[START DATA LINES]

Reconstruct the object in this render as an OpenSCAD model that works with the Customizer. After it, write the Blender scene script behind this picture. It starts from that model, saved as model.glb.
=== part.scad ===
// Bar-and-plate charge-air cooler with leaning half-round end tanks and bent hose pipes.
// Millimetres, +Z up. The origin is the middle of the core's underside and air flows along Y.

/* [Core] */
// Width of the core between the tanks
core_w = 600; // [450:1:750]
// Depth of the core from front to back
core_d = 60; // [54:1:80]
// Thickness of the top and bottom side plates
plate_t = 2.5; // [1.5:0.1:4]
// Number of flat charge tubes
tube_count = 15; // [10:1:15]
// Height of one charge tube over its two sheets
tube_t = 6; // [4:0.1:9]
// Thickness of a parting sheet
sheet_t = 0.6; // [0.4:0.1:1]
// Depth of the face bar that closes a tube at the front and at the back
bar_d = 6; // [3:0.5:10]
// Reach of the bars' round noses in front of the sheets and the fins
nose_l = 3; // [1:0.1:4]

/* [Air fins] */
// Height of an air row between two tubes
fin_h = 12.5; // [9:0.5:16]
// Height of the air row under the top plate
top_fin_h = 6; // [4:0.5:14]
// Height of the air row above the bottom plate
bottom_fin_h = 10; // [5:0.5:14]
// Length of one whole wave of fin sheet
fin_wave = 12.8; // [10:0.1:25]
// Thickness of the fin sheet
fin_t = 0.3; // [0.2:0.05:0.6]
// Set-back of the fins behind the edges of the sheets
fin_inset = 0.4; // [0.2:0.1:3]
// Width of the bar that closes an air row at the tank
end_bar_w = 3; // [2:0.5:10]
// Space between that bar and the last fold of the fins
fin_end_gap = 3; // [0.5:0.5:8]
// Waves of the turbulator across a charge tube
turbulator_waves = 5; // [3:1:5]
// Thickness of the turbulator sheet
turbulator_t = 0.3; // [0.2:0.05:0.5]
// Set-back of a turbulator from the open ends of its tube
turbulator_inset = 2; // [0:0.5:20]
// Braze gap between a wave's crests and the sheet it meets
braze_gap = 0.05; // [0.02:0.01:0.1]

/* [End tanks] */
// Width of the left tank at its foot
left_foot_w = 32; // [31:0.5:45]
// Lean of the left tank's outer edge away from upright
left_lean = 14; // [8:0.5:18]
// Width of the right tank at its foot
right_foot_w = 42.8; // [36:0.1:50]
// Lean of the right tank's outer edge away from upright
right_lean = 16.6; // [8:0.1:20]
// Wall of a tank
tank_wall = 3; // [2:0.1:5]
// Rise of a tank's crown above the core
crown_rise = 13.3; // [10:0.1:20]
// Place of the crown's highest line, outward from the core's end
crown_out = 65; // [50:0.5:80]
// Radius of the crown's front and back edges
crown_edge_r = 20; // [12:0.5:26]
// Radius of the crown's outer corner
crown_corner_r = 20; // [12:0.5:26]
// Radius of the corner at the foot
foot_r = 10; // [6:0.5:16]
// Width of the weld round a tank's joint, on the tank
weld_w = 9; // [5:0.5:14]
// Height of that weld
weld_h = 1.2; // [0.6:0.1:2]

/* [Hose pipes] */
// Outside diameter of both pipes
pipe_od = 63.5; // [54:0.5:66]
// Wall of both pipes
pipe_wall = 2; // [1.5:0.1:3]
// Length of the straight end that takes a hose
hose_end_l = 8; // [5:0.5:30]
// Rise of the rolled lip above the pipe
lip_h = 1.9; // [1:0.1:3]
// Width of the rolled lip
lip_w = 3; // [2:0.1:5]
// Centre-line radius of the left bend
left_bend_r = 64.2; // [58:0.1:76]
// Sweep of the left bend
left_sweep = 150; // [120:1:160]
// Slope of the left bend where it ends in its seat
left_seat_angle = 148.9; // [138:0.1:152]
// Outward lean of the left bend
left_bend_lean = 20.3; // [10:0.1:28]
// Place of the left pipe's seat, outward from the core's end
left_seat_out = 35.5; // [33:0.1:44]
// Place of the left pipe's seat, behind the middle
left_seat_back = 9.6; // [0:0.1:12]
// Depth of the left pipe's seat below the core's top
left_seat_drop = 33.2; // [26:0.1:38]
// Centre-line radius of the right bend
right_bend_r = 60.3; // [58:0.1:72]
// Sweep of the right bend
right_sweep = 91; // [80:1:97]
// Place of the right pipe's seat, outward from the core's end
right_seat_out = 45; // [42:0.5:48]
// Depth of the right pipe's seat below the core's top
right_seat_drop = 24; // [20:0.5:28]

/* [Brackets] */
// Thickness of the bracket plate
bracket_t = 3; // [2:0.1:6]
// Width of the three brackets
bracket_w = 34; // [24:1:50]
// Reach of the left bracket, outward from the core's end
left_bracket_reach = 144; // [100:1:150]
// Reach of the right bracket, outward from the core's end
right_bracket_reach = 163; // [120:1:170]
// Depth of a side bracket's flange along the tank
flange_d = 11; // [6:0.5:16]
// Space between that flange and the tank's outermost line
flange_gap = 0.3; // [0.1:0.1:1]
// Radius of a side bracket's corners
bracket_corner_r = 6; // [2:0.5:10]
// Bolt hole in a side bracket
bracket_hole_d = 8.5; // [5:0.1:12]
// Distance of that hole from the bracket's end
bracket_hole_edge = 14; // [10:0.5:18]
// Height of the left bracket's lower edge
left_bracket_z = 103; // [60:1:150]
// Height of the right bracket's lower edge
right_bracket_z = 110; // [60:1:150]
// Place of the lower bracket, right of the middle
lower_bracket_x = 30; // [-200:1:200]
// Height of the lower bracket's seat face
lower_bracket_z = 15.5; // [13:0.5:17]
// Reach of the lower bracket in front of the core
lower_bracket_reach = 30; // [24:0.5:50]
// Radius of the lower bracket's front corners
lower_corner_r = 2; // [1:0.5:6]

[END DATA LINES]
[START DATA LINES]

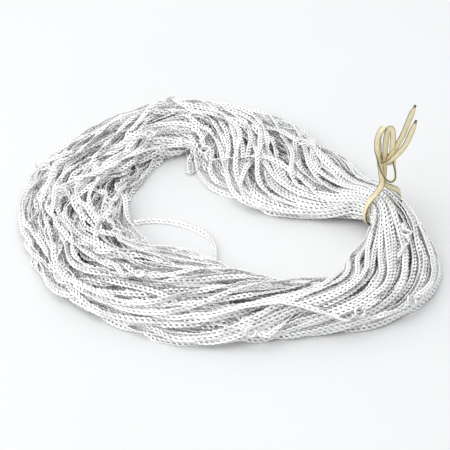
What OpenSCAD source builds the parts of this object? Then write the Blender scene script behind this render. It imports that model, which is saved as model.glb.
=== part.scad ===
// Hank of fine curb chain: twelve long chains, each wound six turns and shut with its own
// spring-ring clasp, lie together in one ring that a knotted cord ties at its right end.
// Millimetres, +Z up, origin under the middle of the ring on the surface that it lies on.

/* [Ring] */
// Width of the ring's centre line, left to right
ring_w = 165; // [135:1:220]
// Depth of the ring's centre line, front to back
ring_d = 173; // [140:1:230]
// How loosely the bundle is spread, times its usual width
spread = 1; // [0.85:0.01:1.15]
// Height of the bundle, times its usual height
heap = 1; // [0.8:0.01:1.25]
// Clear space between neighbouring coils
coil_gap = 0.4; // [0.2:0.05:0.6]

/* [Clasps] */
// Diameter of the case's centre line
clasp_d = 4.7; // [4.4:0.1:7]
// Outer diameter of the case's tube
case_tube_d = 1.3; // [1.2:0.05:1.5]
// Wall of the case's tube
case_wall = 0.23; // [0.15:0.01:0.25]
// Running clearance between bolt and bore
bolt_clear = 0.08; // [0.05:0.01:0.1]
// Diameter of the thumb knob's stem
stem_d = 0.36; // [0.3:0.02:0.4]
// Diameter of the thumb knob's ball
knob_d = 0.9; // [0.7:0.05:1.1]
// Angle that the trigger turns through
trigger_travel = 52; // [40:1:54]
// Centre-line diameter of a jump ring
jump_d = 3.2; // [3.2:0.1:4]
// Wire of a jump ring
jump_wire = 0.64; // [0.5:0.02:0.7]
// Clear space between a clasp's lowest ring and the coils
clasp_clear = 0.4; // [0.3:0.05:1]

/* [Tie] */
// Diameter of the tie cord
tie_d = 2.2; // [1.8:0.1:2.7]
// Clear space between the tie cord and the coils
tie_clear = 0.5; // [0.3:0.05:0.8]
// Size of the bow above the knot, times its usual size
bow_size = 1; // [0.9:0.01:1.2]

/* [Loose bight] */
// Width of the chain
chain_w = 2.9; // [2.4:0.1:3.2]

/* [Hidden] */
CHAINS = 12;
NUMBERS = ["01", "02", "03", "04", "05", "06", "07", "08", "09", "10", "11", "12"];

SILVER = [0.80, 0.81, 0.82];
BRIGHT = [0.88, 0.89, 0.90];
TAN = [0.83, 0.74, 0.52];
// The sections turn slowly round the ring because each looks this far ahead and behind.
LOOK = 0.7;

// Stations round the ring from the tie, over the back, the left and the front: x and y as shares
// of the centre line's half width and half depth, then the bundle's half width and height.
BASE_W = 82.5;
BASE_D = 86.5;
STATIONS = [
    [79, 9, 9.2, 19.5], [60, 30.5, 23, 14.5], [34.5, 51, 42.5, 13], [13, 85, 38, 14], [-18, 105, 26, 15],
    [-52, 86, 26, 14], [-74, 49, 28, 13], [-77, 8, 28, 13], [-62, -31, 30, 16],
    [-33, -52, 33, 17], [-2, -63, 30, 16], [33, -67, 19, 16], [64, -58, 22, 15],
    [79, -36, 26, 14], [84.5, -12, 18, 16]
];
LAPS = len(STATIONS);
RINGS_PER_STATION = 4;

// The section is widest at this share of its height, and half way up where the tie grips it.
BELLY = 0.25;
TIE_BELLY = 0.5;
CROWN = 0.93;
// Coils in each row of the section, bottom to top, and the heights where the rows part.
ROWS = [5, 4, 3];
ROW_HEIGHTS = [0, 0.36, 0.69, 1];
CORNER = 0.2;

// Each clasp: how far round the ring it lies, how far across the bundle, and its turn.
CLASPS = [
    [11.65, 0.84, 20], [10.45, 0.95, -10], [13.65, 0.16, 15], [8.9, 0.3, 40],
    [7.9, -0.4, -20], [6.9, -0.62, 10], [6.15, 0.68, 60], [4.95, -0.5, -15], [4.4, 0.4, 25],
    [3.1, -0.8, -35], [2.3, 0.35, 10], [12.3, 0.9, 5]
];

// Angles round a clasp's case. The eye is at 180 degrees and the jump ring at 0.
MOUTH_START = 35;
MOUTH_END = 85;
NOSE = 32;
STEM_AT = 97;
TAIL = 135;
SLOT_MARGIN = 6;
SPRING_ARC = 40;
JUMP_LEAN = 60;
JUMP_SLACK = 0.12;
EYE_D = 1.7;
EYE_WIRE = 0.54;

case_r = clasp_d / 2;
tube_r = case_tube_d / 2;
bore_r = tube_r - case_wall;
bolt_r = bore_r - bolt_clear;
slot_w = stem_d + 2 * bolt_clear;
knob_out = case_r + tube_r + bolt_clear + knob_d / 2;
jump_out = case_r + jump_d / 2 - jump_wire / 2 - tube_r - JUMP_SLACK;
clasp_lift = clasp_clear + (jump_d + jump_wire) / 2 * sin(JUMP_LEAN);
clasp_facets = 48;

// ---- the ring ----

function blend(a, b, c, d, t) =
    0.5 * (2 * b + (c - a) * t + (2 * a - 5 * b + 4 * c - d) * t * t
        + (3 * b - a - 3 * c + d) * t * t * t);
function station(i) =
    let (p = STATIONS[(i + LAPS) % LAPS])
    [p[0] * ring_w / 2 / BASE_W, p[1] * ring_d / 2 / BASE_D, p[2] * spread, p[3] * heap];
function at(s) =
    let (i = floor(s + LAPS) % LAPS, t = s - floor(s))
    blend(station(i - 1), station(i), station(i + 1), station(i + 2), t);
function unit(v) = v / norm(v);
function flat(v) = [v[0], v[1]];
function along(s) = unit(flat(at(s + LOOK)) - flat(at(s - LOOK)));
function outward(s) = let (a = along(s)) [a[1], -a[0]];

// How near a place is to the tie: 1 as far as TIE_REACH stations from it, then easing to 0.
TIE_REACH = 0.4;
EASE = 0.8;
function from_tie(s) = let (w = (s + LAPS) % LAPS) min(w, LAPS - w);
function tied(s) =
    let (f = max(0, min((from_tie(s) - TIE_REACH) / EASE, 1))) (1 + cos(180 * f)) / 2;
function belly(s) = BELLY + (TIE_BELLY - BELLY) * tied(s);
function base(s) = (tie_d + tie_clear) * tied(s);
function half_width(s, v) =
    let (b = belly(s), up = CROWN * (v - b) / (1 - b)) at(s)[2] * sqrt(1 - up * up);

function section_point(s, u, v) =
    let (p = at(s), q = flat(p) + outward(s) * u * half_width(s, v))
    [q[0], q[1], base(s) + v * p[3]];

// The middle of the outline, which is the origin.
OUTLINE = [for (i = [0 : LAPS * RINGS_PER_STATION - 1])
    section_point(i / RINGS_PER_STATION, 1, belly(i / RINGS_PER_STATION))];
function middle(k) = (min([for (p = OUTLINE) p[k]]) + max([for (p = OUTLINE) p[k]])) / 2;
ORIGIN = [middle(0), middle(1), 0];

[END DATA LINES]

### DIRECTIONS FOR THIS TASK
Your task is to print the lines from the one containing "What OpenSCAD source" through the one containing "coil_gap = 0.4; // [0.2:0.05:0.6]", exactly and with nothing added.

### THE ANSWER
What OpenSCAD source builds the parts of this object? Then write the Blender scene script behind this render. It imports that model, which is saved as model.glb.
=== part.scad ===
// Hank of fine curb chain: twelve long chains, each wound six turns and shut with its own
// spring-ring clasp, lie together in one ring that a knotted cord ties at its right end.
// Millimetres, +Z up, origin under the middle of the ring on the surface that it lies on.

/* [Ring] */
// Width of the ring's centre line, left to right
ring_w = 165; // [135:1:220]
// Depth of the ring's centre line, front to back
ring_d = 173; // [140:1:230]
// How loosely the bundle is spread, times its usual width
spread = 1; // [0.85:0.01:1.15]
// Height of the bundle, times its usual height
heap = 1; // [0.8:0.01:1.25]
// Clear space between neighbouring coils
coil_gap = 0.4; // [0.2:0.05:0.6]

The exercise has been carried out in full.